» WHAT IS BEING ASKED: Write the material out again exactly as it stands.

» DATA LINES:
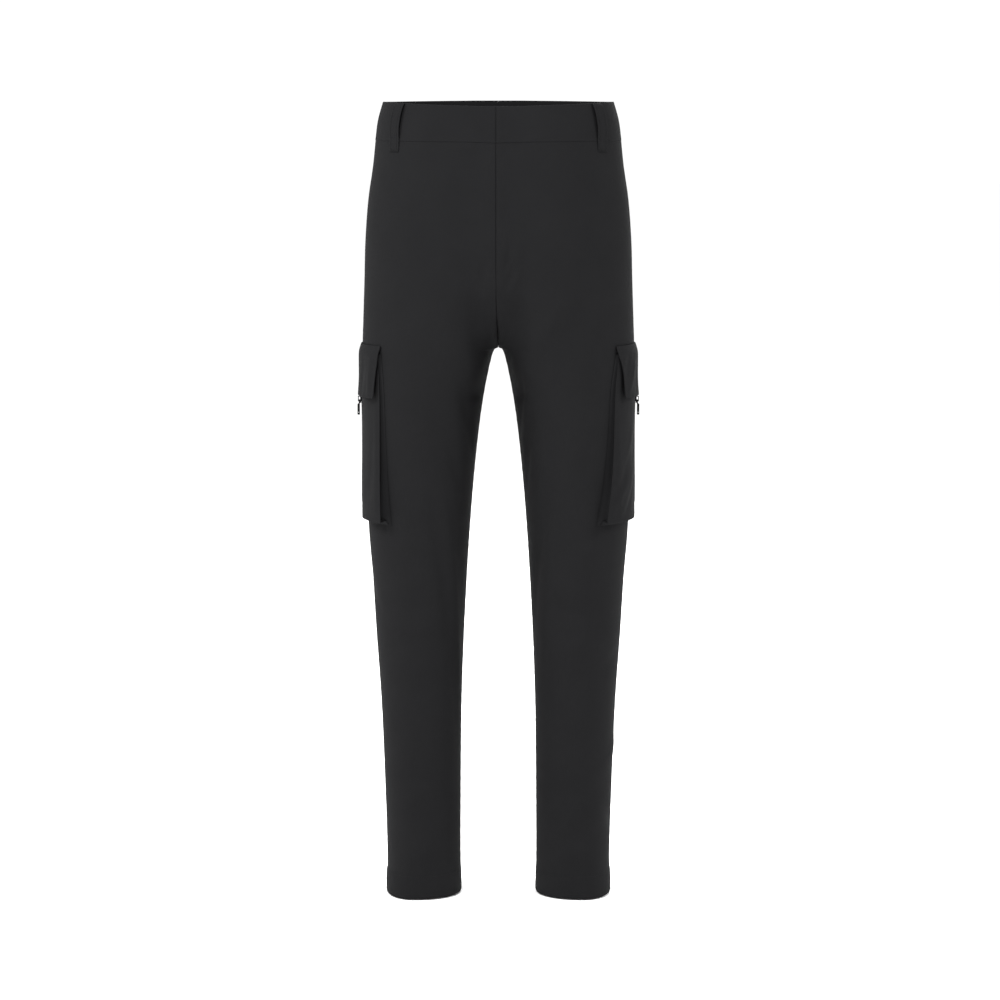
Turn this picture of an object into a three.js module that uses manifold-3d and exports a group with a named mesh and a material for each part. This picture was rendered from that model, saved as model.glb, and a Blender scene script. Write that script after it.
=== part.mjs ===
// Men's cargo pants in their worn, hollow form, with no wearer, in millimetres.
// +Z is up, -Y is the front of the garment and +X is the wearer's left. The origin is the centre of the
// waist, half way up the waistband, where a wearer holds the pants up.
import * as THREE from "three";
import { mergeVertices } from "three/addons/utils/BufferGeometryUtils.js";
import Module from "manifold-3d";

const wasm = await Module();
wasm.setup();

// Cloth, seams and the main levels.
const CLOTH = 1.2; // wall of a single panel
const SEAM = 0.3; // gap between pieces that are sewn together
const BAND = { proud: 0.6, inside: 2.0 }; // the waistband's faces, out and in from the panel's outer face
const HEM = { z: -1044, turnUp: 32, wall: 2.2 }; // the hem is two layers deep
const CROTCH = { z: -303, y: 12 };
const WAIST_TOP = { side: 25, front: 18.5, back: 27 };
const WAIST_SEAM = { side: -27, front: -29.8, back: -24 };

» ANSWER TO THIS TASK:
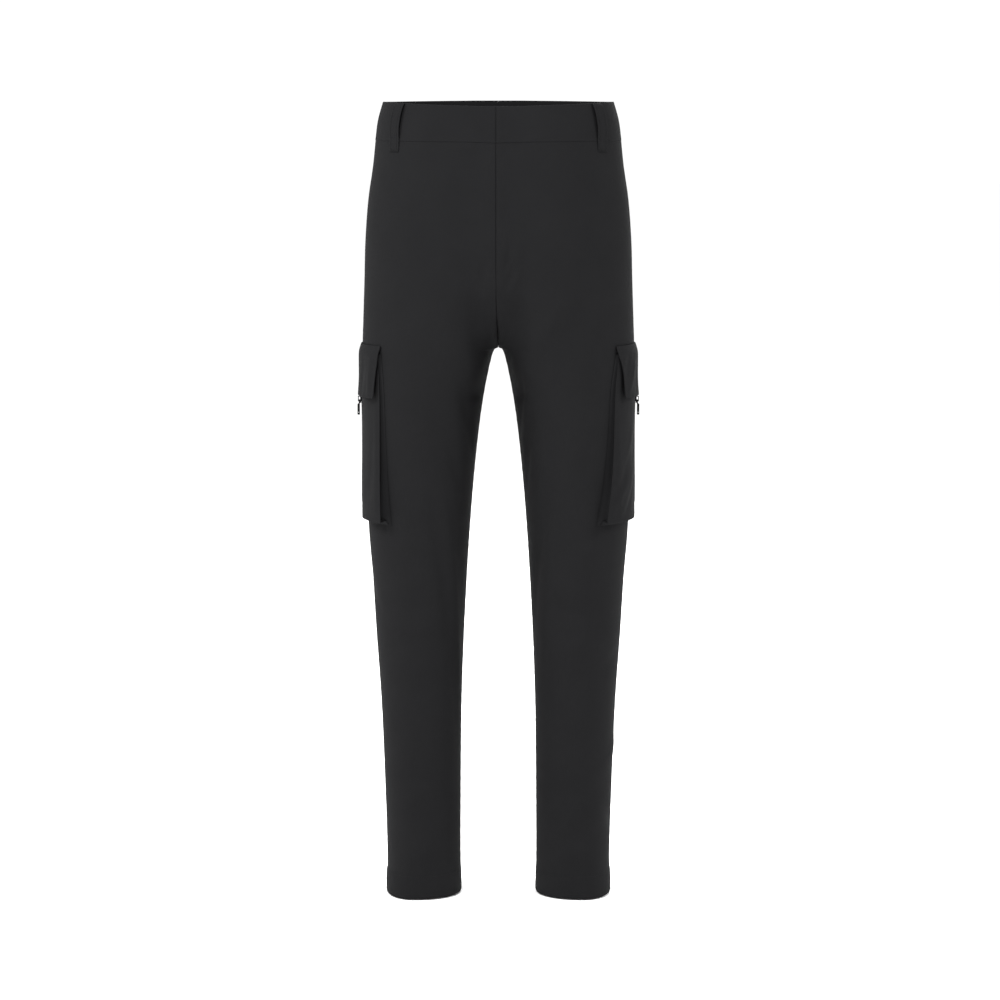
Turn this picture of an object into a three.js module that uses manifold-3d and exports a group with a named mesh and a material for each part. This picture was rendered from that model, saved as model.glb, and a Blender scene script. Write that script after it.
=== part.mjs ===
// Men's cargo pants in their worn, hollow form, with no wearer, in millimetres.
// +Z is up, -Y is the front of the garment and +X is the wearer's left. The origin is the centre of the
// waist, half way up the waistband, where a wearer holds the pants up.
import * as THREE from "three";
import { mergeVertices } from "three/addons/utils/BufferGeometryUtils.js";
import Module from "manifold-3d";

const wasm = await Module();
wasm.setup();

// Cloth, seams and the main levels.
const CLOTH = 1.2; // wall of a single panel
const SEAM = 0.3; // gap between pieces that are sewn together
const BAND = { proud: 0.6, inside: 2.0 }; // the waistband's faces, out and in from the panel's outer face
const HEM = { z: -1044, turnUp: 32, wall: 2.2 }; // the hem is two layers deep
const CROTCH = { z: -303, y: 12 };
const WAIST_TOP = { side: 25, front: 18.5, back: 27 };
const WAIST_SEAM = { side: -27, front: -29.8, back: -24 };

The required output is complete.